La legge 62 disciplina, inoltre, il diritto di visita al minore infermo (articolo 2), anche non convivente, da parte della madre detenuta o imputata ovvero del padre nelle stesse condizioni, nonché il diritto della detenuta o imputata di essere autorizzata dal giudice ad assistere il figlio durante le visite specialistiche, relative a gravi condizioni di salute (nuovo articolo 21-ter della legge n. 354 del 1975).

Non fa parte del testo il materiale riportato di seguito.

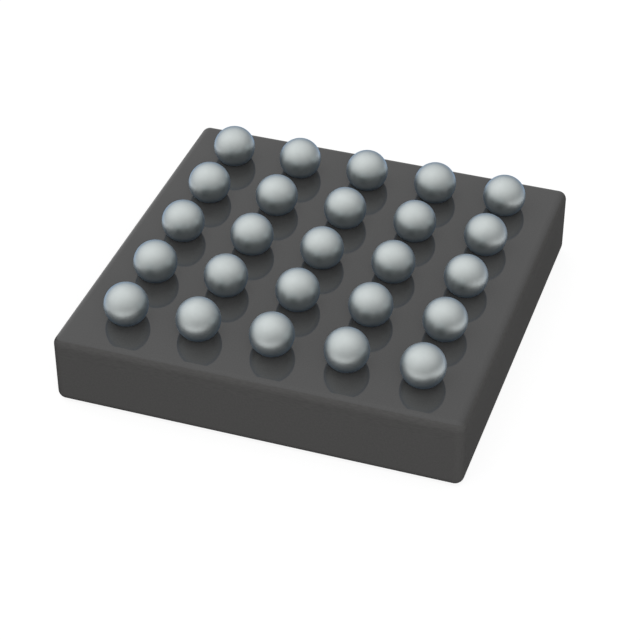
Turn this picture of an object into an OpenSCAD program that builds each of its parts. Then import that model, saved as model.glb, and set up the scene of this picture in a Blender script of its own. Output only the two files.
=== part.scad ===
// A ball grid array chip, lying on its marked face with its solder balls up.
// A square die is glued and wire bonded to a two-layer laminate, and a mould cap covers both.
// All sizes are in millimetres. Z is 0 on the marked face and grows towards the balls.

/* [Body] */
// Width of the body along X
body_w = 5.5; // [5.3:0.1:7]
// Depth of the body along Y
body_d = 5.5; // [5.3:0.1:7]
// Radius of every outer edge and corner
edge_r = 0.12; // [0.06:0.01:0.18]
// Thickness of the mould compound, from the marked face to the laminate
cap_t = 0.7; // [0.6:0.05:1]

/* [Corner mark] */
// Diameter of the round sunk mark beside ball A1
mark_d = 0.5; // [0.3:0.05:0.8]
// Depth of the mark
mark_depth = 0.03; // [0.01:0.01:0.08]
// Distance of its centre from the body's two nearest sides
mark_inset = 0.7; // [0.6:0.05:1]

/* [Solder balls] */
// Spacing of the balls, centre to centre
pitch = 1; // [0.9:0.05:1.15]
// Diameter of a ball
ball_d = 0.585; // [0.5:0.005:0.7]
// How far a ball spreads over the rim of its mask opening
ball_lap = 0.01; // [0.005:0.005:0.03]

/* [Laminate] */
// Thickness of the core with its copper
core_t = 0.24; // [0.16:0.02:0.4]
// Thickness of the solder mask on each side
mask_t = 0.03; // [0.02:0.005:0.05]
// Thickness of the copper
copper_t = 0.025; // [0.015:0.005:0.04]
// Diameter of the opening in the mask over a land
opening_d = 0.4; // [0.3:0.01:0.44]
// Width of the land's rim that the mask covers
land_lap = 0.06; // [0.03:0.01:0.08]
// Diameter of a filled via
via_d = 0.18; // [0.1:0.01:0.22]
// Diameter of a via's pad on the die side
via_pad_d = 0.28; // [0.24:0.01:0.34]
// Width of a copper trace
trace_w = 0.07; // [0.04:0.01:0.09]
// Side of the square ground paddle under the die
paddle_w = 1.2; // [0.8:0.05:1.3]
// Width of the paddle's rim that the mask covers
paddle_lap = 0.1; // [0.05:0.01:0.2]

/* [Bond fingers] */
// Length of a bond finger
finger_l = 0.2; // [0.16:0.01:0.24]
// Width of a bond finger
finger_w = 0.12; // [0.1:0.01:0.18]
// Spacing of the fingers along a side
finger_spacing = 0.42; // [0.36:0.01:0.44]
// Gap between the die's side and the fingers
finger_gap = 0.3; // [0.2:0.01:0.35]
// Margin of the mask's window around the fingers
window_gap = 0.06; // [0.02:0.01:0.1]

/* [Die] */
// Side of the square die
die_w = 2.2; // [1.9:0.05:2.3]
// Thickness of the die
die_t = 0.25; // [0.1:0.01:0.3]
// Thickness of the die attach
attach_t = 0.025; // [0.015:0.005:0.05]
// Spacing of the bond pads along a side
pad_spacing = 0.3; // [0.24:0.01:0.34]
// Distance of the bond pads from the die's side
pad_inset = 0.08; // [0.05:0.01:0.12]

/* [Bond wires] */
// Diameter of the wire
wire_d = 0.025; // [0.015:0.005:0.035]
// Diameter of the squashed ball at the die
bond_d = 0.06; // [0.045:0.005:0.08]
// Height of the squashed ball
bond_h = 0.018; // [0.01:0.002:0.03]
// Straight rise of the wire above the squashed ball
wire_rise = 0.025; // [0.01:0.005:0.08]
// Radius of the wire's bend, at its centre line
bend_r = 0.06; // [0.04:0.005:0.09]
// Length of the flattened stitch on the finger
stitch_l = 0.07; // [0.05:0.005:0.08]
// Width of the stitch at its end
stitch_w = 0.05; // [0.04:0.005:0.08]
// Thickness of the stitch
stitch_t = 0.01; // [0.006:0.002:0.014]

/* [Hidden] */
$fn = 48;

// Heights of the layers' faces above the marked face
core_z = cap_t + mask_t;
ball_mask_z = core_z + core_t;
body_t = ball_mask_z + mask_t;
attach_z = cap_t - attach_t;
die_z = attach_z - die_t;

// A ball is a sphere cut off where it meets the mask
contact_r = opening_d / 2 + ball_lap;
ball_z = body_t + sqrt(pow(ball_d / 2, 2) - pow(contact_r, 2));
land_d = opening_d + 2 * land_lap;

// Distances from the chip's centre to the two ends of a bond finger and to a bond pad
finger_in = die_w / 2 + finger_gap;
finger_out = finger_in + finger_l;
pad_x = die_w / 2 - pad_inset;

// Balls are placed by column and row, counted from the centre ball
ROWS = ["a", "b", "c", "d", "e"];
BALLS = [for (row = [-2:2], column = [-2:2]) [column, row]];

// The balls served by the fingers of the +X side, in the fingers' order along +Y.
// The other sides have the same nets, turned by 90 degrees a side.
SIDE_BALLS = [[2, -1], [1, 0], [2, 0], [1, 1], [2, 1], [2, 2]];
finger_gaps = len(SIDE_BALLS) - 1;
// A net is its side, its place along the side in steps from the middle, and its ball
SIDE_NETS = [for (i = [0:finger_gaps]) [i - finger_gaps / 2, SIDE_BALLS[i]]];
NETS = [for (side = [0:3], net = SIDE_NETS) [side, net[0], turned(net[1], side)]];

MOULD_COLOUR = "#474747";
MASK_COLOUR = "#4a4a4a";
CORE_COLOUR = "#454545";
SOLDER_COLOUR = "#c3cbce";
COPPER_COLOUR = "#b8733a";
SILICON_COLOUR = "#6f7684";
ATTACH_COLOUR = "#b9b7ae";
GOLD_COLOUR = "#e2b33c";

function turned(place, side) =
    side == 0 ? place : turned([-place[1], place[0]], side - 1);
function ball_name(ball) = str(ROWS[ball[1] + 2], ball[0] + 3);

// Left and right borders of a strip of a given width along a path, with mitred corners
function left_of(a, b) = [a[1] - b[1], b[0] - a[0]] / norm(b - a);
function mitre(path, i) =
    let (last = len(path) - 1)
    let (before = left_of(path[max(i - 1, 0)], path[max(i, 1)]))
    let (after = left_of(path[min(i, last - 1)], path[min(i + 1, last)]))
    (before + after) / (1 + before * after);
function strip(path, width) = concat(
    [for (i = [0:len(path) - 1]) path[i] + mitre(path, i) * width / 2],
    [for (i = [len(path) - 1:-1:0]) path[i] - mitre(path, i) * width / 2]
);

// Outer strip of the body's section between two heights, from the start of the edge radius outwards
module edge_section(bottom, top) {
    intersection() {
        translate([0, bottom]) square([edge_r, top - bottom]);
        union() {
            translate([0, edge_r]) square([edge_r, body_t - 2 * edge_r]);
            for (z = [edge_r, body_t - edge_r]) translate([0, z]) circle(edge_r);
        }
    }
}

// Slice of the whole rounded body between two heights
module body_slice(bottom, top) {
    inner = [body_w - 2 * edge_r, body_d - 2 * edge_r];
    translate([-inner[0] / 2, -inner[1] / 2, bottom]) cube([inner[0], inner[1], top - bottom]);
    for (turn = [0:3]) {
        across = inner[turn % 2] / 2;
        along = inner[(turn + 1) % 2];
        rotate(90 * turn) translate([across, 0, 0]) {
            rotate([90, 0, 0]) linear_extrude(along, center = true) edge_section(bottom, top);
            translate([0, along / 2, 0]) rotate_extrude(angle = 90) edge_section(bottom, top);
        }
    }
}

// Windows in the mask on the die side, one along each side of the die, that bare the bond fingers
module finger_windows() {
    window_l = finger_gaps * finger_spacing + finger_w + 2 * window_gap;
    for (side = [0:3]) rotate(90 * side) translate([finger_in - window_gap, -window_l / 2, cap_t])
        cube([finger_l + 2 * window_gap, window_l, mask_t]);
}

module plate(width, thickness) {
    translate([-width / 2, -width / 2, 0]) cube([width, width, thickness]);
}

module mould_cap() {
    color(MOULD_COLOUR) difference() {
        union() {
            body_slice(0, cap_t);
            finger_windows();
        }
        translate([mark_inset - body_w / 2, mark_inset - body_d / 2, 0]) cylinder(d = mark_d, h = mark_depth);
        translate([0, 0, die_z]) plate(die_w, die_t + attach_t);
        for (net = NETS) bond_wire(net);
    }
}

module die() {
    color(SILICON_COLOUR) translate([0, 0, die_z]) plate(die_w, die_t);
}

// The glue lies under the whole die and fills the mask's window down to the ground paddle
module die_attach() {
    color(ATTACH_COLOUR) {
        translate([0, 0, attach_z]) plate(die_w, attach_t);
        translate([0, 0, cap_t]) plate(paddle_w - 2 * paddle_lap, mask_t);
    }
}

module die_side_mask() {
    color(MASK_COLOUR) difference() {
        body_slice(cap_t, core_z);
        finger_windows();
        translate([0, 0, cap_t]) plate(paddle_w - 2 * paddle_lap, mask_t);
    }
}

module substrate_core() {
    color(CORE_COLOUR) difference() {
        body_slice(core_z, ball_mask_z);
        copper_nets();
        ground_paddle();
    }
}

module ball_side_mask() {
    color(MASK_COLOUR) difference() {
        body_slice(ball_mask_z, body_t);
        for (ball = BALLS)
            translate([pitch * ball[0], pitch * ball[1], ball_mask_z]) cylinder(d = opening_d, h = mask_t);
    }
}

// Land under a ball and the via that leads from it to the copper on the die side
module land_and_via(ball) {
    translate([pitch * ball[0], pitch * ball[1], core_z + copper_t]) {
        cylinder(d = via_d, h = core_t - 2 * copper_t);
        translate([0, 0, core_t - 2 * copper_t]) cylinder(d = land_d, h = copper_t);
    }
}

// One net on the +X side: the finger, and a trace from the end of it that is nearer the ball
module finger_and_trace(place, ball) {
    y = place * finger_spacing;
    outward = ball[0] == 2;
    start = [outward ? finger_out - trace_w : finger_in + trace_w, y];
    bend = ball[0] == ball[1] && outward ? [[finger_out, y], [finger_out, finger_out]] : [];
    translate([finger_in, y - finger_w / 2]) square([finger_l, finger_w]);
    polygon(strip(concat([start], bend, [pitch * ball]), trace_w));
    translate(pitch * ball) circle(d = via_pad_d);
}

module copper_nets() {
    color(COPPER_COLOUR) for (side = [0:3], net = SIDE_NETS) rotate(90 * side) {
        translate([0, 0, core_z]) linear_extrude(copper_t) finger_and_trace(net[0], net[1]);
        land_and_via(net[1]);
    }
}

module ground_paddle() {
    color(COPPER_COLOUR) {
        translate([0, 0, core_z]) plate(paddle_w, copper_t);
        land_and_via([0, 0]);
    }
}

module solder_ball(ball) {
    color(SOLDER_COLOUR) translate([pitch * ball[0], pitch * ball[1], 0]) rotate_extrude() {
        translate([0, ball_mask_z]) square([opening_d / 2, mask_t]);
        intersection() {
            translate([0, body_t]) square(ball_d);
            translate([0, ball_z]) circle(d = ball_d);
        }
    }
}

// The wire rises from its pad, bends over and runs straight down to the stitch on its finger.
// Here u runs from the pad to the finger and w is the height over the laminate on the die side.
module bond_wire(net) {
    pad = [pad_x, net[1] * pad_spacing];
    target = [(finger_in + finger_out) / 2, net[1] * finger_spacing];
    span = norm(target - pad);
    heading = atan2(target[1] - pad[1], target[0] - pad[0]);
    pad_w = core_z - die_z;
    rise_w = pad_w + bond_h + wire_rise;
    // The straight stretch is the tangent from the stitch to the circle of the bend.
    // Its slope is a round number of degrees, so that the bend ends exactly where it starts.
    reach = norm([span - bend_r, rise_w]);
    fall = round(100 * (atan2(rise_w, span - bend_r) + asin(bend_r / reach))) / 100;
    length = sqrt(reach * reach - bend_r * bend_r);
    color(GOLD_COLOUR) rotate(90 * net[0]) translate([pad[0], pad[1], core_z]) rotate([180, 0, heading]) {
        difference() {
            union() {
                translate([0, 0, pad_w]) cylinder(d = bond_d, h = bond_h);
                translate([0, 0, pad_w + bond_h]) cylinder(d = wire_d, h = wire_rise);
                translate([bend_r, 0, rise_w]) {
                    rotate([90, 0, 0]) rotate(90 - fall) rotate_extrude(angle = 90 + fall)
                        translate([bend_r, 0]) circle(d = wire_d);
                    translate([bend_r * sin(fall), 0, bend_r * cos(fall)]) rotate([0, 90 + fall, 0])
                        cylinder(d = wire_d, h = length + wire_d);
                }
            }
            // The laminate's face cuts off the wire's crushed end
            translate([span - 2 * wire_d, -wire_d, -3 * wire_d]) cube([4 * wire_d, 2 * wire_d, 3 * wire_d]);
        }
        linear_extrude(stitch_t) polygon([
            [span - wire_d, -wire_d / 2], [span - wire_d + stitch_l, -stitch_w / 2],
            [span - wire_d + stitch_l, stitch_w / 2], [span - wire_d, wire_d / 2]
        ]);
    }
}

mould_cap();
die();
die_attach();
die_side_mask();
substrate_core();
ball_side_mask();
copper_nets();
ground_paddle();
for (ball = BALLS)
    solder_ball(ball);
for (net = NETS)
    bond_wire(net);
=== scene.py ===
"""A ball grid array chip, balls up: finishes, solder balls, floor, light and camera."""

import math

import bmesh
import bpy
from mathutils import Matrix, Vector


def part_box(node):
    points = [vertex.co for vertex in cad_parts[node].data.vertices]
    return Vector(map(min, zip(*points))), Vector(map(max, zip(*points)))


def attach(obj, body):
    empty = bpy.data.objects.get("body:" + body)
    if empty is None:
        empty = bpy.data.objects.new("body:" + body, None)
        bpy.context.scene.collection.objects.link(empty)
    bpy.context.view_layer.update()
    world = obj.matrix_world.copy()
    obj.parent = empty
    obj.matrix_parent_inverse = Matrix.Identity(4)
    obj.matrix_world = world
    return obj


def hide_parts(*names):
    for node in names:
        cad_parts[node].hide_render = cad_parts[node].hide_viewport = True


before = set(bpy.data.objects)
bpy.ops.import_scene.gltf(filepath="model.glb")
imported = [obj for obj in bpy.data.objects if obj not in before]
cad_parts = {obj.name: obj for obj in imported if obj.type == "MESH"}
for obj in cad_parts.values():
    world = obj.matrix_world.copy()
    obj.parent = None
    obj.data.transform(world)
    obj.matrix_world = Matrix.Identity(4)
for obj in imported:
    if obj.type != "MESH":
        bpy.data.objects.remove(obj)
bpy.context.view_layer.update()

MM = 0.001

# Balls and wires, named by row letter and column number. The centre ball has no wire.
ROWS = "abcde"
COLUMNS = "12345"
BALL_NODES = [f"ball_{row}{column}" for row in ROWS for column in COLUMNS]
WIRE_NODES = [f"bond_wire_{ball[-2:]}" for ball in BALL_NODES if ball != "ball_c3"]

# Solder balls: steps of the half section from tip to seat, and steps of its turn
BALL_RINGS = 36
BALL_SEGMENTS = 80
# Radius of the opening in the solder mask under a ball
OPENING_R = 0.2 * MM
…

Tale ultimo diritto spetta anche al padre nel caso in cui la madre sia deceduta o assolutamente impossibilitata a dare assistenza alla prole.
Il tema dei diritti del padre è stato oggetto di particolare attenzione da parte della Commissione affari costituzionali della Camera che nel suo parere alla Commissione giustizia ha segnalato più in generale l’opportunità di valutare le disposizioni del provvedimento alla luce della giurisprudenza della Corte costituzionale che ha sempre riconosciuto l’importanza del contributo paterno allo sviluppo armonico della personalità dei minori.
L'articolo 4 della legge 62 ha affidato ad un decreto del Ministro della giustizia, da adottare, entro 180 giorni dalla data di entrata in vigore, d'intesa con la Conferenza Stato-Città ed Autonomie locali, la determinazione delle caratteristiche tipologiche delle case famiglia protette previste dall'articolo 284 del codice di procedura penale e dagli articoli 47-ter e 47-quinquies della legge 354/1975. L'art. 4 prevedeva che il Ministro della giustizia, senza nuovi o maggiori oneri per la finanza pubblica, potesse stipulare con gli enti locali convenzioni volte ad individuare le strutture idonee ad essere utilizzate come case famiglia protette.
Dopo che le caratteristiche delle case famiglia protette erano state individuate con D.M. giustizia 26 luglio 2012, un successivo provvedimento, il D.M. giustizia 13 gennaio 2013 ha annullato il primo decreto in quanto adottato in carenza dell'intesa con la Conferenza Stato-Città e Autonomie locali prevista dall'art. 4 della legge 62/2011.